> **PROVIDED MATERIAL**
........

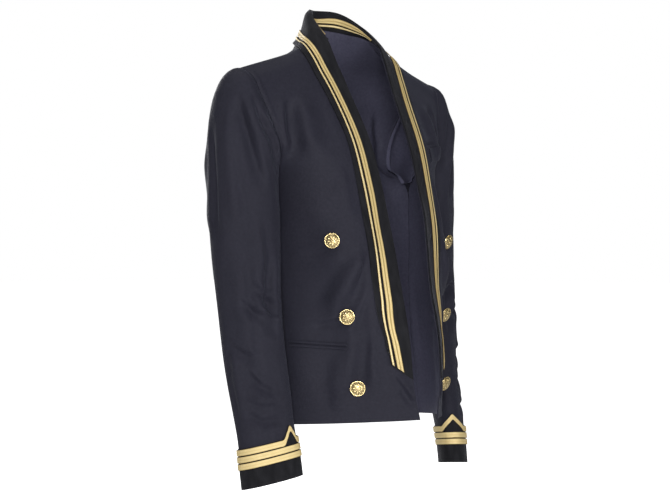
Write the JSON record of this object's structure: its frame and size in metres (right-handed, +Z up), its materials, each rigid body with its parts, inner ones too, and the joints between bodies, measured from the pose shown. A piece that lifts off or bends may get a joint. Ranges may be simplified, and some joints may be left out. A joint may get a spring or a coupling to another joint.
{
  "type": "double-breasted mess jacket",
  "caption": "Cropped double-breasted wool jacket worn open, with velvet shawl collar and cuffs edged in gold lace, filled out as worn.",
  "frame": {"origin": "the middle of the wearer's neck at the height of the side neck points, where the shoulders carry the coat", "axes": "+Z up, the wearer faces -Y, the wearer's left is +X"},
  "size_m": [0.4882, 0.2899, 0.704],
  "materials": {
    "navy_wool": "matte wool barathea, navy",
    "black_velvet": "black velvet pile",
    "gold_lace": "woven gold wire lace",
    "gilt_brass": "gilt, polished, a little worn"
  },
  "bodies": {
    "root": {"front_left": "navy_wool", "front_right": "navy_wool", "back": "navy_wool", "sleeve_top_left": "navy_wool", "sleeve_under_left": "navy_wool", "sleeve_top_right": "navy_wool", "sleeve_under_right": "navy_wool", "shawl_left": "black_velvet", "shawl_right": "black_velvet", "neck_band": "black_velvet", "lace_wide_left": "gold_lace", "lace_narrow_left": "gold_lace", "lace_wide_right": "gold_lace", "lace_narrow_right": "gold_lace", "neck_lace_wide": "gold_lace", "neck_lace_narrow": "gold_lace", "cuff_left": "black_velvet", "cuff_lace_low_left": "gold_lace", "cuff_lace_middle_left": "gold_lace", "cuff_lace_top_left": "gold_lace", "cuff_right": "black_velvet", "cuff_lace_low_right": "gold_lace", "cuff_lace_middle_right": "gold_lace", "cuff_lace_top_right": "gold_lace", "jet_upper_left": "navy_wool", "jet_lower_left": "navy_wool", "jet_upper_right": "navy_wool", "jet_lower_right": "navy_wool", "chest_welt": "navy_wool", "button_top_left": "gilt_brass", "button_middle_left": "gilt_brass", "button_low_left": "gilt_brass", "button_top_right": "gilt_brass", "button_middle_right": "gilt_brass", "button_low_right": "gilt_brass"}
  },
  "joints": []
}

........

> **WHAT YOU SHOULD DO**
Count how many lines of the data include the word "joints". Your reply should be that number alone.

> **SOLUTION FOR THIS PROBLEM**
2